The buzz was buzzing a little earlier than usual at the Light House cinema for the first night of the 2024 Dublin International Film Festival. Fair enough. Sade Malone, star of Marian Quinn’s Twig, the opening film, has to be at the Gaiety Theatre later to perform the title role in John B Keane’s Sive. She bounces up the red carpet at tea time, excited and humble. “I don’t think it’s really sunk in yet,” she says. “I was at the Gaiety earlier on and I am at the Gaiety later on tonight. So, I’ve got this little window where I can do this. I think it’ll be tomorrow when it will really sink in.”
Quinn, a member of the filmic dynasty that includes actor Aidan, cinematographer Declan and the late director Paul, has reimagined Sophocles’s Antigone as a contemporary Dublin crime epic. Malone bosses it as a young woman caught up in her brothers’s deadly feud.
She was born in Greater Manchester then moved to Dublin as a baby before getting back across the Irish Sea. Malone spent a good while in Leeds. A bit in Liverpool. “Every Christmas I’d come back to Leeds and people would say: ‘you sound Irish’.” That’s useful as an actor. “When you’re a child you just want to fit in.
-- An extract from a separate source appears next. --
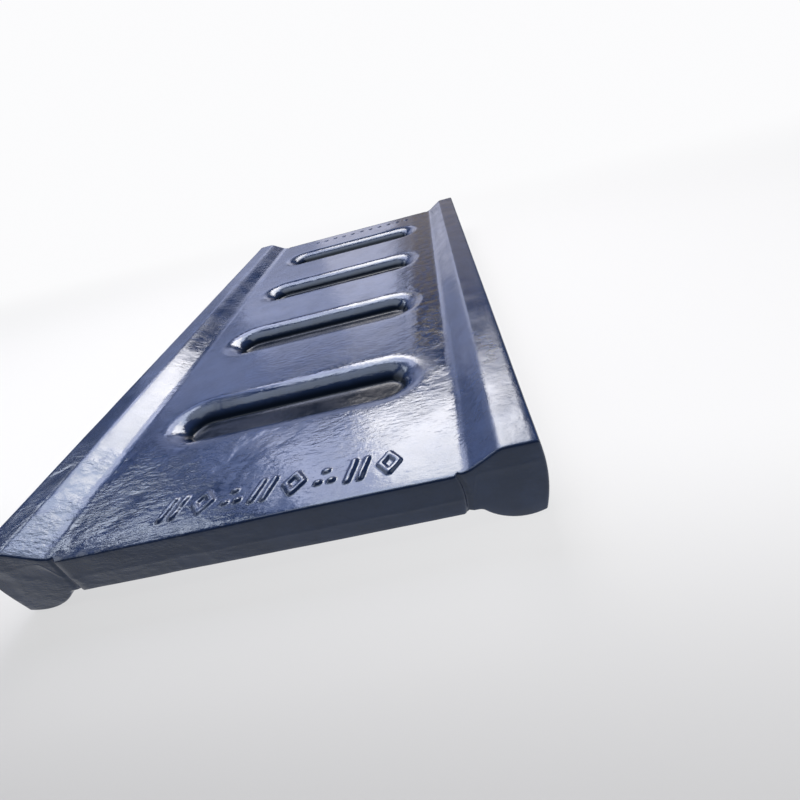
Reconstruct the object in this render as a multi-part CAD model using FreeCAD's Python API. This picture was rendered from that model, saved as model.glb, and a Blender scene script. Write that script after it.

So my ear just adjusts.” Sure enough, she sounds a bit Yorkshire on the red carpet, but entirely Dublin in the film.
Malone already has a groaning CV, but it must, as a young performer, have been daunting to take on Sive. “I don’t see it as a pressure; I see it as a challenge,” she says. And a Dublin Antigone? That is no small thing. “I actually did it in school,” she says. “So I knew it really well. It was so smart. I was blown away when I read the script.”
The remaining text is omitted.